*WHAT TO DO*. Word for word, restate every line of the material.

►

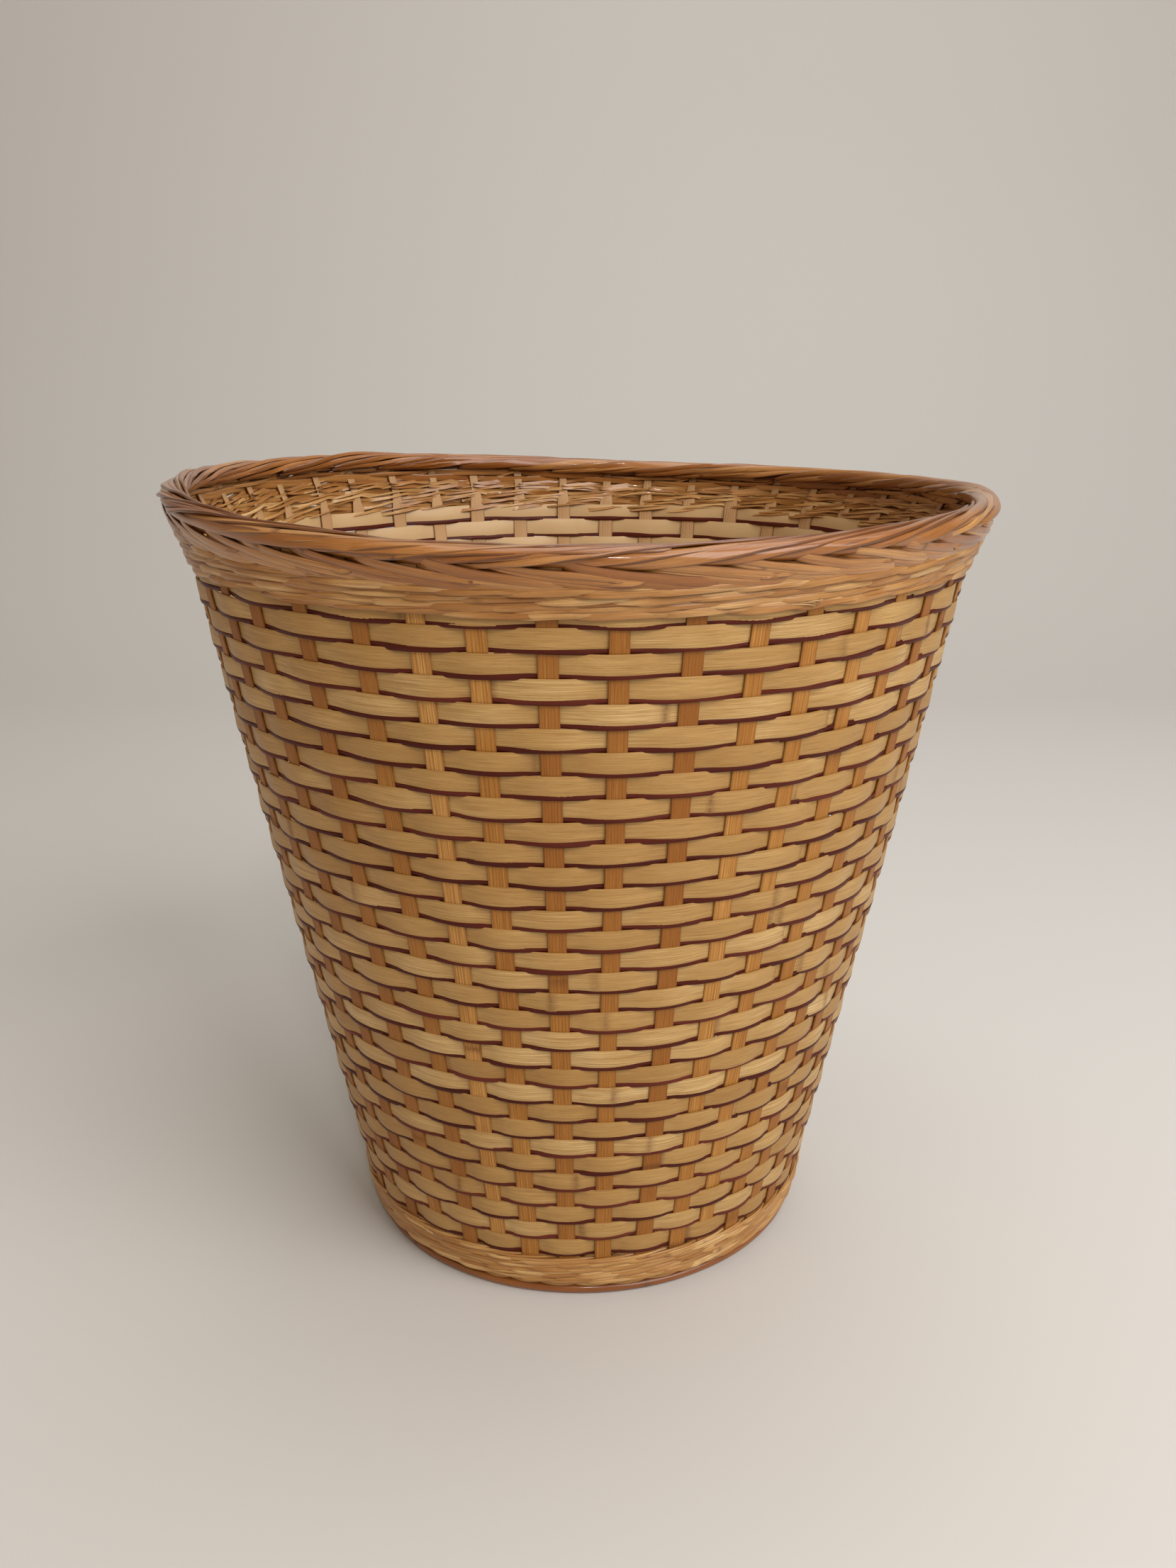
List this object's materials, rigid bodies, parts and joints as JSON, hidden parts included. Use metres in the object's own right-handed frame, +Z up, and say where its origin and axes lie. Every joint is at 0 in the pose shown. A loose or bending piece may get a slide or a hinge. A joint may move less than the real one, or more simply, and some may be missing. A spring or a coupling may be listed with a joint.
{
  "type": "woven splint basket",
  "caption": "Round tapered waste-paper basket, plaited from flat splints over upright stakes, with a rolled rim and a foot hoop; open at the top to hold light things.",
  "frame": {"origin": "on the floor, under the middle of the rim", "axes": "+Z up out of the mouth; -Y is the front, +X the right side seen from the front"},
  "size_m": [0.3134, 0.3134, 0.3066],
  "materials": {
    "pale_splint": "varnished pale bamboo splint, fine lengthwise fibres",
    "dark_splint": "dyed dark maroon splint, varnished",
    "stake_splint": "orange-brown ribbed splint, varnished",
    "border_splint": "orange-brown splint, glossy varnish",
    "foot_splint": "pale thin splint, varnished",
    "hoop_rod": "red-brown cane rod, varnished"
  },
  "bodies": {
    "root": {"base_twining": "foot_splint", "border_roll": "border_splint", "border_slant_row": "border_splint", "dark_splints_rows_01_04": "dark_splint", "dark_splints_rows_05_08": "dark_splint", "dark_splints_rows_09_12": "dark_splint", "dark_splints_rows_13_16": "dark_splint", "dark_splints_rows_17_20": "dark_splint", "dark_splints_rows_21_24": "dark_splint", "dark_splints_rows_25_28": "dark_splint", "dark_splints_rows_29_32": "dark_splint", "foot_hoop": "hoop_rod", "foot_rope": "foot_splint", "foot_twining_1": "foot_splint", "foot_twining_2": "foot_splint", "foot_twining_3": "foot_splint", "foot_twining_4": "foot_splint", "long_splints_front_back": "stake_splint", "long_splints_left_right": "stake_splint", "top_twining_1": "border_splint", "top_twining_2": "border_splint", "top_twining_3": "border_splint", "top_twining_4": "border_splint", "weaver_row_01": "pale_splint", "weaver_row_02": "pale_splint", "weaver_row_03": "pale_splint", "weaver_row_04": "pale_splint", "weaver_row_05": "pale_splint", "weaver_row_06": "pale_splint", "weaver_row_07": "pale_splint", "weaver_row_08": "pale_splint", "weaver_row_09": "pale_splint", "weaver_row_10": "pale_splint", "weaver_row_11": "pale_splint", "weaver_row_12": "pale_splint", "weaver_row_13": "pale_splint", "weaver_row_14": "pale_splint", "weaver_row_15": "pale_splint", "weaver_row_16": "pale_splint", "weaver_row_17": "pale_splint", "weaver_row_18": "pale_splint", "weaver_row_19": "pale_splint", "weaver_row_20": "pale_splint", "weaver_row_21": "pale_splint", "weaver_row_22": "pale_splint", "weaver_row_23": "pale_splint", "weaver_row_24": "pale_splint", "weaver_row_25": "pale_splint", "weaver_row_26": "pale_splint", "weaver_row_27": "pale_splint", "weaver_row_28": "pale_splint", "weaver_row_29": "pale_splint", "weaver_row_30": "pale_splint", "weaver_row_31": "pale_splint", "weaver_row_32": "pale_splint"}
  },
  "joints": []
}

◄

*RESPONSE TO THIS TASK*.
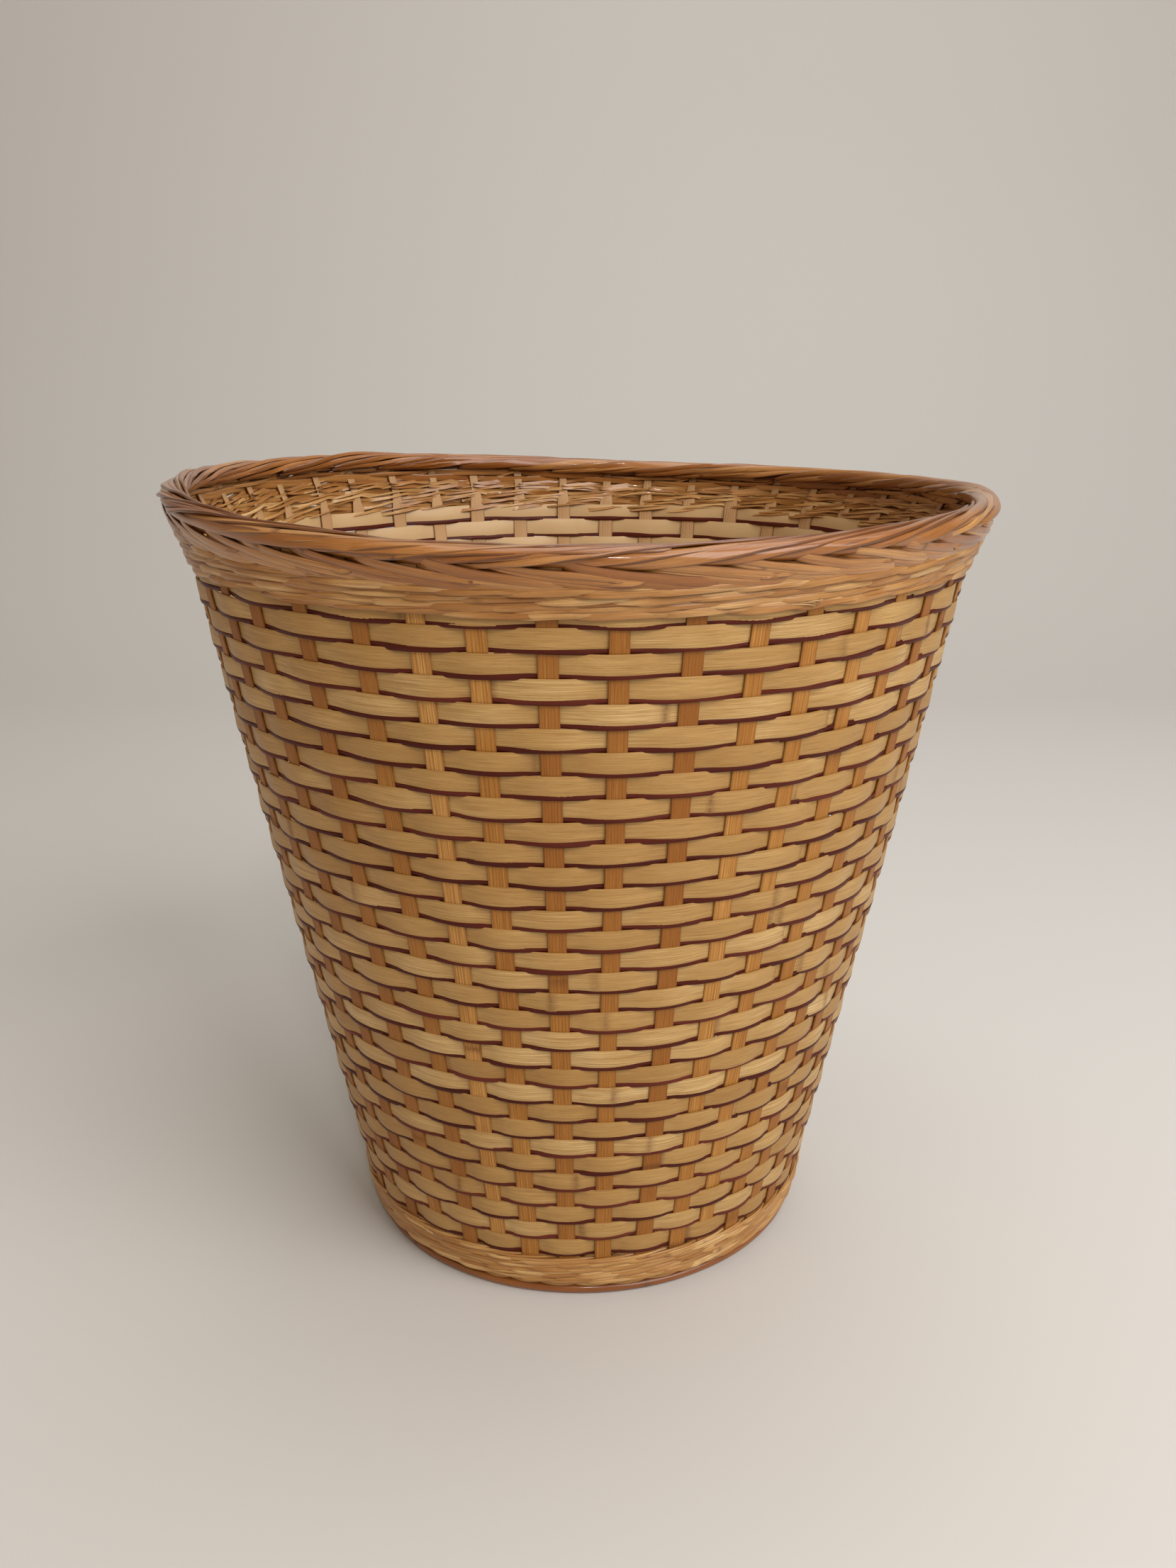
List this object's materials, rigid bodies, parts and joints as JSON, hidden parts included. Use metres in the object's own right-handed frame, +Z up, and say where its origin and axes lie. Every joint is at 0 in the pose shown. A loose or bending piece may get a slide or a hinge. A joint may move less than the real one, or more simply, and some may be missing. A spring or a coupling may be listed with a joint.
{
  "type": "woven splint basket",
  "caption": "Round tapered waste-paper basket, plaited from flat splints over upright stakes, with a rolled rim and a foot hoop; open at the top to hold light things.",
  "frame": {"origin": "on the floor, under the middle of the rim", "axes": "+Z up out of the mouth; -Y is the front, +X the right side seen from the front"},
  "size_m": [0.3134, 0.3134, 0.3066],
  "materials": {
    "pale_splint": "varnished pale bamboo splint, fine lengthwise fibres",
    "dark_splint": "dyed dark maroon splint, varnished",
    "stake_splint": "orange-brown ribbed splint, varnished",
    "border_splint": "orange-brown splint, glossy varnish",
    "foot_splint": "pale thin splint, varnished",
    "hoop_rod": "red-brown cane rod, varnished"
  },
  "bodies": {
    "root": {"base_twining": "foot_splint", "border_roll": "border_splint", "border_slant_row": "border_splint", "dark_splints_rows_01_04": "dark_splint", "dark_splints_rows_05_08": "dark_splint", "dark_splints_rows_09_12": "dark_splint", "dark_splints_rows_13_16": "dark_splint", "dark_splints_rows_17_20": "dark_splint", "dark_splints_rows_21_24": "dark_splint", "dark_splints_rows_25_28": "dark_splint", "dark_splints_rows_29_32": "dark_splint", "foot_hoop": "hoop_rod", "foot_rope": "foot_splint", "foot_twining_1": "foot_splint", "foot_twining_2": "foot_splint", "foot_twining_3": "foot_splint", "foot_twining_4": "foot_splint", "long_splints_front_back": "stake_splint", "long_splints_left_right": "stake_splint", "top_twining_1": "border_splint", "top_twining_2": "border_splint", "top_twining_3": "border_splint", "top_twining_4": "border_splint", "weaver_row_01": "pale_splint", "weaver_row_02": "pale_splint", "weaver_row_03": "pale_splint", "weaver_row_04": "pale_splint", "weaver_row_05": "pale_splint", "weaver_row_06": "pale_splint", "weaver_row_07": "pale_splint", "weaver_row_08": "pale_splint", "weaver_row_09": "pale_splint", "weaver_row_10": "pale_splint", "weaver_row_11": "pale_splint", "weaver_row_12": "pale_splint", "weaver_row_13": "pale_splint", "weaver_row_14": "pale_splint", "weaver_row_15": "pale_splint", "weaver_row_16": "pale_splint", "weaver_row_17": "pale_splint", "weaver_row_18": "pale_splint", "weaver_row_19": "pale_splint", "weaver_row_20": "pale_splint", "weaver_row_21": "pale_splint", "weaver_row_22": "pale_splint", "weaver_row_23": "pale_splint", "weaver_row_24": "pale_splint", "weaver_row_25": "pale_splint", "weaver_row_26": "pale_splint", "weaver_row_27": "pale_splint", "weaver_row_28": "pale_splint", "weaver_row_29": "pale_splint", "weaver_row_30": "pale_splint", "weaver_row_31": "pale_splint", "weaver_row_32": "pale_splint"}
  },
  "joints": []
}